Imagine you're 18 again.
This is your life on a page: each circle represents a month, and if you live to 90, you'll have 864 of them.
Now watch them disappear. Sleep takes 288 circles. Work swallows another 126. Eating, commuting, errands, obligations - there they go. You're left with 334 months of truly free time. Just under 28 years to live the life you actually want.
But here's what I discovered when I did the numbers on my own screen time: I'm giving 312 of those months to screens. More than 26 years of my remaining life, spent staring at pixels.
My grandfather lived through rationing and the Blitz. He built furniture with his hands, painted, whitled statues with his hands, and could tell you the names of every bird that visited his garden.
What am I building with my 3 hours of daily social media? What am I growing during my 2.5 hours of Netflix? What stories will I tell my grandchildren about the time I spent scrolling?

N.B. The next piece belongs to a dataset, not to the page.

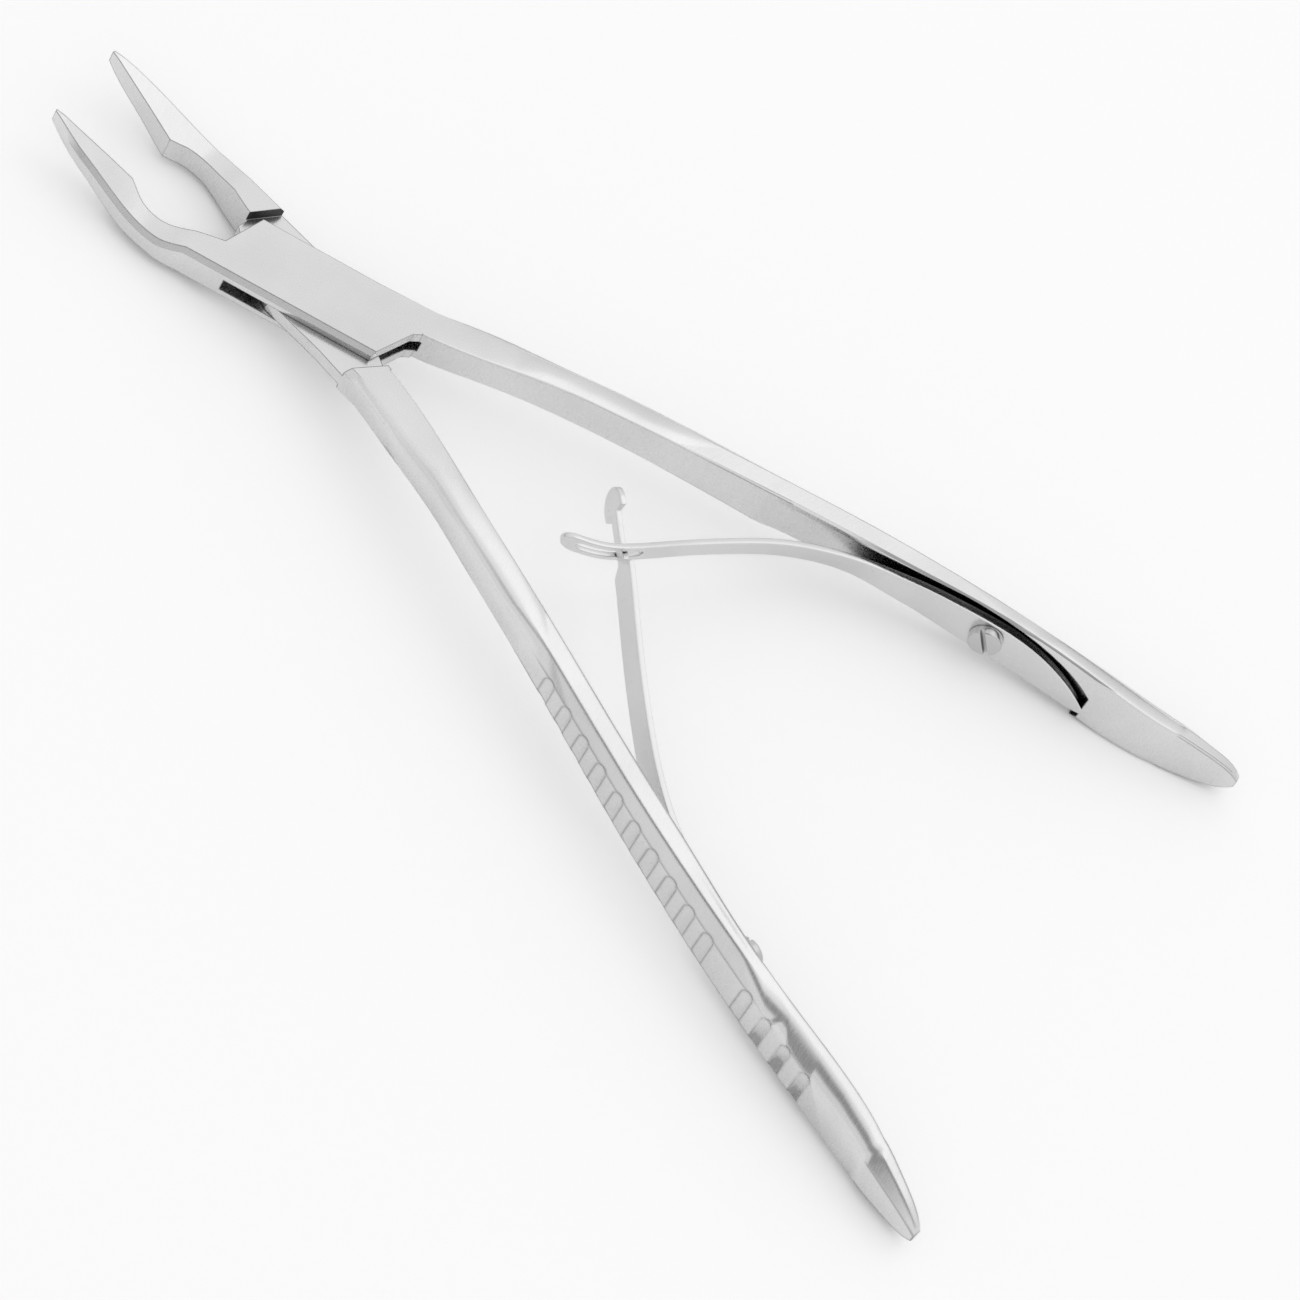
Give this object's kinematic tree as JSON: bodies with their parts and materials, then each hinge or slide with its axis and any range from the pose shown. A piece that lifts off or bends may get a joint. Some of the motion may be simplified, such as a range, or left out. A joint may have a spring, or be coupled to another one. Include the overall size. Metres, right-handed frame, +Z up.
{
  "type": "bone rongeur",
  "caption": "Slender angled bone rongeur with a box lock, hollow scoop jaws, and interlocking leaf springs that hold the notched handles open.",
  "frame": {"origin": "where the pivot axis meets the flat underside of the box lock", "axes": "+X runs to the jaw tips, +Z is up from the surface the closed side rests on, the pivot axis leans 8.2 degrees from +Z towards +X"},
  "size_m": [0.1508, 0.0814, 0.0103],
  "materials": {
    "steel": "satin"
  },
  "bodies": {
    "female": {"female_half": "steel", "pivot_pin": "steel", "slotted_spring": "steel", "slotted_spring_screw": "steel"},
    "male": {"male_half": "steel", "headed_spring": "steel", "headed_spring_screw": "steel"}
  },
  "joints": [
    {"name": "jaw_pivot", "type": "hinge", "parent": "female", "child": "male", "pos_m": [0.00031, 0, 0.00218], "axis": [0.1426, 0, 0.9898], "range_deg": [0, 19.8], "stiffness_Nm_per_rad": 1.5, "springref_deg": -1.72, "deforming": ["slotted_spring", "headed_spring"]}
  ]
}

The numbers tell a worrying story we're not ready to hear:
Gen Z (16–24): 4 hours daily on social media
Millennials (25–40): 3 hours daily
Gen X (41–56): 1.5 hours daily
Boomers (57+): 1 hour daily
That extra three hours Gen Z loses compared to their grandparents? That's time previous generations spent learning instruments, having uninterrupted conversations, reading books, walking local footpaths, cooking proper meals from scratch, writing letters, playing football in the park, building model railways, tending gardens, mending things, exploring their own thoughts.
We've traded the entire infrastructure of human development for the dopamine hit of a heart emoji.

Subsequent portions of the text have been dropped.